Data segment:
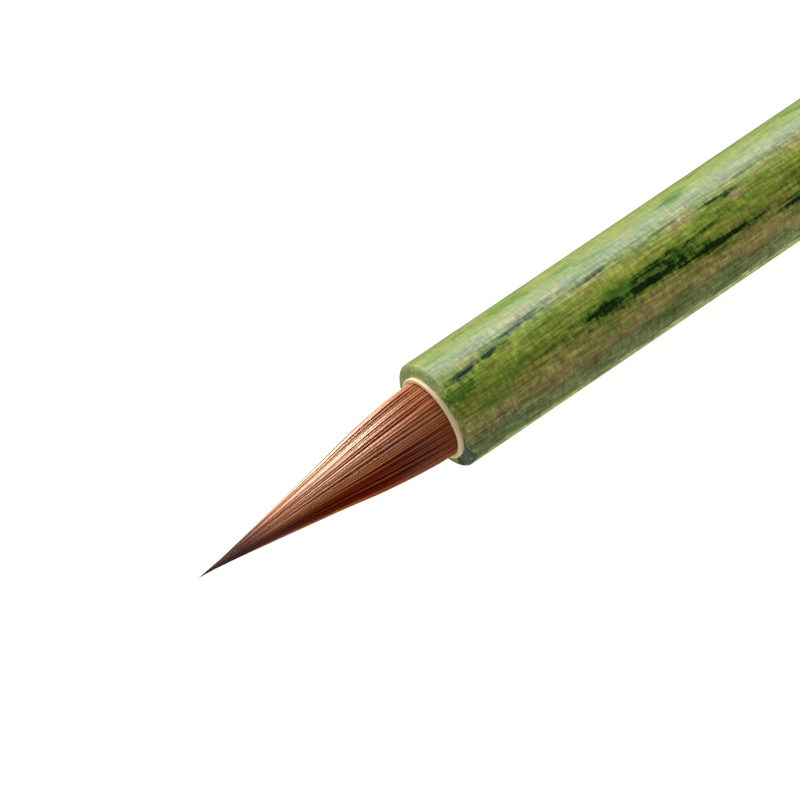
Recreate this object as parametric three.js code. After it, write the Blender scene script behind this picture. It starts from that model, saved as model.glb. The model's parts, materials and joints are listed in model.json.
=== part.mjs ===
// A calligraphy brush: a bamboo culm for a handle, and a pointed tuft of hair set in a socket in its end.
// Millimetres. The brush lies on a table at z = 0 and +Z is up. +X runs along it from the tip to the tail.
// Inside the brush group, x is measured from the mouth of the handle, so the tuft lies at negative x,
// and the long axis is y = z = 0.
import * as THREE from "three";

// ---- Driving dimensions ----
const HANDLE_RADIUS = 5;
const CULM_LENGTH = 200;
const TUFT_LENGTH = 25; // hair that shows beyond the mouth
const TUFT_RADIUS = 3.5; // at the mouth
const SOCKET_DEPTH = 13;
const FIT_GAP = 0.05; // glue line between turned pieces that touch
const SIDES = 24; // flats round each turned piece, wide enough for the brush to lie still on one

// ---- Handle ----
const LUMEN_RADIUS = 1.6; // the culm's own hollow
const LIP_ROUND = 0.3;
const TAIL_ROUND = 0.45;
const RING_BORE = TUFT_RADIUS + FIT_GAP;
const RING_WALL = 0.33;
const RING_RADIUS = RING_BORE + RING_WALL;
const RING_DEPTH = 6; // how far the ring reaches into the handle
const RING_PROUD = 0.35; // the ring stands this far out of the mouth

// ---- Tail cap ----
const CAP_LENGTH = 5.5;
const CAP_RADIUS = 4.8;
const CAP_RIM = 2.4; // straight side of the cap before it rounds over
const CAP_FACE_RADIUS = 2.5;
const SPIGOT_RADIUS = 2.7;
const SPIGOT_LENGTH = 6;
const LOOP_HOLE_RADIUS = 0.9; // takes a hanging loop

// ---- Root of the tuft, set in the socket ----
const ROOT_RADIUS = 3.25;
const ROOT_STEP = 6.4; // where the set root narrows behind the ring
const ROOT_STEP_TAPER = 0.3;
const ROOT_END = 11.4;
const SEAL_THICKNESS = 0.7;
const SEAL_ROUND = 0.25;
const GLUE_START = ROOT_STEP + 0.4;
const GLUE_WALL = 0.2;
const THREAD_RADIUS = 0.2;
const THREAD_CLEARANCE = 0.08;
const THREAD_TURNS = 6;
const THREAD_PITCH = 0.45;
const THREAD_START = 7.5;
const GROOVE_DEPTH = 0.5;
const GROOVE_END_GAP = 0.3;

// ---- Free hair, which bends about a pivot just outside the mouth ----
const PIVOT_X = -1.75;
const SEAT_RADIUS = 3.75; // ball-shaped end of the free hair
const SEAT_GAP = 0.1;
const TAPER_POWER = 1.45;
const TAPER_FALL = 1.25;
const TIP_RADIUS = 0.03;
const COVER_WALL = 0.8;
const COVER_HOLLOW = 18.5;
const BELLY_LENGTH = 16;
const CORE_RADIUS = 1.6;
const CORE_LENGTH = 14.5;

// ---- Helpers ----
const FLAT_SCALE = 1 / Math.cos(Math.PI / SIDES);

// A solid turned about the X axis from a profile of [x, radius] pairs.
// Its flats lie at the stated radii, and one of them faces straight down.
function turned(profile) {
  const points = profile.map(([x, radius]) => new THREE.Vector2(radius * FLAT_SCALE, x));
  return new THREE.LatheGeometry(points, SIDES, Math.PI / SIDES).rotateZ(-Math.PI / 2);
}

// A profile that closes on itself, for a solid with a hole along its axis.
function ringed(profile) {
  return turned([...profile, profile[0]]);
}

// Points on a circular arc in the [x, radius] plane. Angles are in degrees, and 0 points along +X.
function arc(x, radius, size, from, to, steps) {
  return Array.from({ length: steps + 1 }, (_, i) => {
    const angle = THREE.MathUtils.degToRad(from + ((to - from) * i) / steps);
    return [x + size * Math.cos(angle), radius + size * Math.sin(angle)];
  });
}

// Points on the ball-shaped seat from one radius to another, on the side that faces the tail.
function seat(ball, fromRadius, toRadius, steps) {
  const from = Math.asin(fromRadius / ball);
  const to = Math.asin(toRadius / ball);
  return Array.from({ length: steps + 1 }, (_, i) => {
    const angle = from + ((to - from) * i) / steps;
    return [PIVOT_X + ball * Math.cos(angle), ball * Math.sin(angle)];
  });
}

// Radius of a wetted, pointed bundle of hair at a distance from the mouth.
function taper(distance, rootRadius, length) {
  const share = THREE.MathUtils.clamp(distance / length, 0, 1);
  return rootRadius * (1 - share ** TAPER_POWER) ** TAPER_FALL;
}

// The bundle's outline from its point up to the mouth.
function bundle(rootRadius, length, steps) {
  return Array.from({ length: steps }, (_, i) => {
    const distance = length * (1 - (i + 1) / (steps + 1));
    return [-distance, Math.max(taper(distance, rootRadius, length), TIP_RADIUS)];
  });
}

function part(name, geometry, color, roughness) {
  const mesh = new THREE.Mesh(geometry, new THREE.MeshStandardMaterial({ color, roughness, metalness: 0 }));
  mesh.name = name;
  return mesh;
}

// ---- Handle pieces ----

// The culm: a thick-walled tube with a rounded mouth, bored for the ring, the tuft and the tail cap.
function culm() {
  const ringSeat = RING_RADIUS + FIT_GAP;
  const capBore = SPIGOT_RADIUS + FIT_GAP;
  return part(
    "culm",
    ringed([
      ...arc(LIP_ROUND, HANDLE_RADIUS - LIP_ROUND, LIP_ROUND, 180, 90, 5),
      ...arc(CULM_LENGTH - TAIL_ROUND, HANDLE_RADIUS - TAIL_ROUND, TAIL_ROUND, 90, 0, 4),
      [CULM_LENGTH, capBore],
      [CULM_LENGTH - SPIGOT_LENGTH - FIT_GAP, capBore],
      [CULM_LENGTH - SPIGOT_LENGTH - FIT_GAP, LUMEN_RADIUS],
      [SOCKET_DEPTH, LUMEN_RADIUS],
      [SOCKET_DEPTH, RING_BORE],
      [RING_DEPTH + FIT_GAP, RING_BORE],
      [RING_DEPTH + FIT_GAP, ringSeat],
      [0, ringSeat],
    ]),
    0x6f7f33,
    0.35,
  );
}

// The thin pale ring that lines the mouth and stands a little out of it.
function mouthRing() {
  const edge = RING_WALL / 4;
  return part(
    "mouth_ring",
    ringed([
      [-RING_PROUD, RING_BORE + edge],
      [-RING_PROUD, RING_RADIUS - edge],
      [-RING_PROUD + edge, RING_RADIUS],
      [RING_DEPTH, RING_RADIUS],
      [RING_DEPTH, RING_BORE],
      [-RING_PROUD + edge, RING_BORE],
    ]),
    0xe2cfa0,
    0.55,
  );
}

// The turned end cap, glued into the tail by its spigot, with a hole through it for a hanging loop.
function tailCap() {
  const start = CULM_LENGTH + FIT_GAP;
  const end = CULM_LENGTH + CAP_LENGTH;
  const round = new THREE.EllipseCurve(
    start + CAP_RIM,
    CAP_FACE_RADIUS,
    end - start - CAP_RIM,
    CAP_RADIUS - CAP_FACE_RADIUS,
    Math.PI / 2,
    0,
    true,
  );
  return part(
    "tail_cap",
    ringed([
      [CULM_LENGTH - SPIGOT_LENGTH, LOOP_HOLE_RADIUS],
      [CULM_LENGTH - SPIGOT_LENGTH, SPIGOT_RADIUS],
      [start, SPIGOT_RADIUS],
      [start, CAP_RADIUS],
      ...round.getPoints(8).map(({ x, y }) => [x, y]),
      [end, LOOP_HOLE_RADIUS],
    ]),
    0xd9c391,
    0.5,
  );
}

// ---- Pieces that hold the root of the tuft ----

// The bound roots of the hair, set hard with rosin. Their front is a cup that the free hair turns in.
function rootBlock() {
  const grooveStart = THREAD_START - THREAD_RADIUS - GROOVE_END_GAP;
  const grooveEnd = THREAD_START + THREAD_TURNS * THREAD_PITCH + THREAD_RADIUS + GROOVE_END_GAP;
  return part(
    "root_block",
    turned([
      ...seat(SEAT_RADIUS + SEAT_GAP, 0, TUFT_RADIUS, 12),
      [ROOT_STEP - ROOT_STEP_TAPER, TUFT_RADIUS],
      [ROOT_STEP, ROOT_RADIUS],
      [grooveStart, ROOT_RADIUS],
      [grooveStart, ROOT_RADIUS - GROOVE_DEPTH],
      [grooveEnd, ROOT_RADIUS - GROOVE_DEPTH],
      [grooveEnd, ROOT_RADIUS],
      [ROOT_END, ROOT_RADIUS],
      [ROOT_END, 0],
    ]),
    0x4a2a17,
    0.4,
  );
}

// The thread wound round the roots, one long strand in a helix.
class Winding extends THREE.Curve {
  getPoint(share, target = new THREE.Vector3()) {
    const angle = share * THREAD_TURNS * 2 * Math.PI;
    const radius = ROOT_RADIUS - GROOVE_DEPTH + THREAD_RADIUS + THREAD_CLEARANCE;
    const x = THREAD_START + share * THREAD_TURNS * THREAD_PITCH;
    return target.set(x, radius * Math.cos(angle), radius * Math.sin(angle));
  }
}

function rootBinding() {
  const section = new THREE.Shape().absarc(0, 0, THREAD_RADIUS, 0, 2 * Math.PI);
  const geometry = new THREE.ExtrudeGeometry(section, {
    extrudePath: new Winding(),
    steps: THREAD_TURNS * 24,
    curveSegments: 6,
  });
  return part("root_binding", geometry, 0xd8ccb0, 0.8);
}

// The disc of rosin that seals the seared ends of the roots.
function rosinSeal() {
  const start = ROOT_END + FIT_GAP;
  const end = start + SEAL_THICKNESS;
  return part(
    "rosin_seal",
    turned([
      [start, 0],
      [start, ROOT_RADIUS],
      ...arc(end - SEAL_ROUND, ROOT_RADIUS - SEAL_ROUND, SEAL_ROUND, 90, 0, 3),
      [end, 0],
    ]),
    0x7a4312,
    0.25,
  );
}

// The cup of glue that fills the space between the root and the socket.
function socketGlue() {
  const inner = ROOT_RADIUS + FIT_GAP;
  const floor = ROOT_END + SEAL_THICKNESS + 3 * FIT_GAP;
  const end = SOCKET_DEPTH - FIT_GAP;
  return part(
    "socket_glue",
    ringed([
      [GLUE_START, inner],
      [GLUE_START, inner + GLUE_WALL],
      [end, inner + GLUE_WALL],
      [end, LUMEN_RADIUS],
      [floor, LUMEN_RADIUS],
      [floor, inner],
    ]),
    0xb98a4a,
    0.3,
  );
}

// ---- Free hair, in three layers ----

// The long cover hair: a hollow cone with a solid point.
function coverHair() {
  const innerRadius = TUFT_RADIUS - COVER_WALL;
  return part(
    "cover_hair",
    turned([
      [-TUFT_LENGTH, 0],
      ...bundle(TUFT_RADIUS, TUFT_LENGTH, 22),
      ...seat(SEAT_RADIUS, TUFT_RADIUS, innerRadius, 4),
      [0, innerRadius],
      ...bundle(innerRadius, COVER_HOLLOW, 8).reverse(),
      [-COVER_HOLLOW, 0],
    ]),
    0x8a4522,
    0.45,
  );
}

// The shorter belly hair, a sleeve round the core that fills the tuft out.
function bellyHair() {
  const outer = TUFT_RADIUS - COVER_WALL - FIT_GAP;
  const inner = CORE_RADIUS + FIT_GAP;
  const hollow = CORE_LENGTH + 3 * FIT_GAP;
  return part(
    "belly_hair",
    turned([
      [-BELLY_LENGTH, 0],
      ...bundle(outer, BELLY_LENGTH, 9),
      [0, outer],
      ...seat(SEAT_RADIUS, outer, inner, 3),
      [0, inner],
      ...bundle(inner, hollow, 6).reverse(),
      [-hollow, 0],
    ]),
    0xc7b48e,
    0.6,
  );
}

// The stiff core hair in the middle.
function coreHair() {
  return part(
    "core_hair",
    turned([
      [-CORE_LENGTH, 0],
      ...bundle(CORE_RADIUS, CORE_LENGTH, 8),
      [0, CORE_RADIUS],
      ...seat(SEAT_RADIUS, CORE_RADIUS, 0, 3),
    ]),
    0x5a2f1a,
    0.5,
  );
}

// ---- The brush, lying on the table with the middle of its length over the origin ----
const brush = new THREE.Group();
brush.add(
  culm(),
  mouthRing(),
  tailCap(),
  rootBlock(),
  rootBinding(),
  rosinSeal(),
  socketGlue(),
  coverHair(),
  bellyHair(),
  coreHair(),
);
brush.position.set((TUFT_LENGTH - CULM_LENGTH - CAP_LENGTH) / 2, 0, HANDLE_RADIUS);

export default brush;
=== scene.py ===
"""A calligraphy brush on a white table: a mottled green bamboo handle and a pointed tuft of brown hair."""

import json
import math
import random

import bpy
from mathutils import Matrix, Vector


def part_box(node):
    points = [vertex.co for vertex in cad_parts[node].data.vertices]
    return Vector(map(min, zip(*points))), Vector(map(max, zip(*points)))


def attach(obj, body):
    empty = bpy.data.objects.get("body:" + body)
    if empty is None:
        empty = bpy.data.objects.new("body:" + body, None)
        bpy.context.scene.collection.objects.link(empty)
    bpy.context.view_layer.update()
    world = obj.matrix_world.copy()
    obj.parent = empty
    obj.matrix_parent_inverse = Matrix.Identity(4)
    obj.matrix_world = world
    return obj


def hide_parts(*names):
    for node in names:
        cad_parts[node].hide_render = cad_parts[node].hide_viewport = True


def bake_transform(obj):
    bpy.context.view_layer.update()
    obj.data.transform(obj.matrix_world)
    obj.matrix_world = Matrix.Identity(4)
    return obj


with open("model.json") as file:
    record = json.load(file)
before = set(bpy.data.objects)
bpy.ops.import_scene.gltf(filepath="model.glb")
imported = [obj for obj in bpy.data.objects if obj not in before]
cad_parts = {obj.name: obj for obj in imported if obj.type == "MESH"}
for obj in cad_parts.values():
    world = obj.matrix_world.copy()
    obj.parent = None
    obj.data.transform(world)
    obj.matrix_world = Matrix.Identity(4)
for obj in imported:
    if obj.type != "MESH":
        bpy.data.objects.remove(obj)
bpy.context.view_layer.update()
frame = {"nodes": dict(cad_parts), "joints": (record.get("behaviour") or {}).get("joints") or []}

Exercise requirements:
Begin at the line that has "in the middle."; stop after the line that has "for node in". Copy every line in that span exactly.

Answer for the task:
// The stiff core hair in the middle.
function coreHair() {
  return part(
    "core_hair",
    turned([
      [-CORE_LENGTH, 0],
      ...bundle(CORE_RADIUS, CORE_LENGTH, 8),
      [0, CORE_RADIUS],
      ...seat(SEAT_RADIUS, CORE_RADIUS, 0, 3),
    ]),
    0x5a2f1a,
    0.5,
  );
}

// ---- The brush, lying on the table with the middle of its length over the origin ----
const brush = new THREE.Group();
brush.add(
  culm(),
  mouthRing(),
  tailCap(),
  rootBlock(),
  rootBinding(),
  rosinSeal(),
  socketGlue(),
  coverHair(),
  bellyHair(),
  coreHair(),
);
brush.position.set((TUFT_LENGTH - CULM_LENGTH - CAP_LENGTH) / 2, 0, HANDLE_RADIUS);

export default brush;
=== scene.py ===
"""A calligraphy brush on a white table: a mottled green bamboo handle and a pointed tuft of brown hair."""

import json
import math
import random

import bpy
from mathutils import Matrix, Vector


def part_box(node):
    points = [vertex.co for vertex in cad_parts[node].data.vertices]
    return Vector(map(min, zip(*points))), Vector(map(max, zip(*points)))


def attach(obj, body):
    empty = bpy.data.objects.get("body:" + body)
    if empty is None:
        empty = bpy.data.objects.new("body:" + body, None)
        bpy.context.scene.collection.objects.link(empty)
    bpy.context.view_layer.update()
    world = obj.matrix_world.copy()
    obj.parent = empty
    obj.matrix_parent_inverse = Matrix.Identity(4)
    obj.matrix_world = world
    return obj


def hide_parts(*names):
    for node in names:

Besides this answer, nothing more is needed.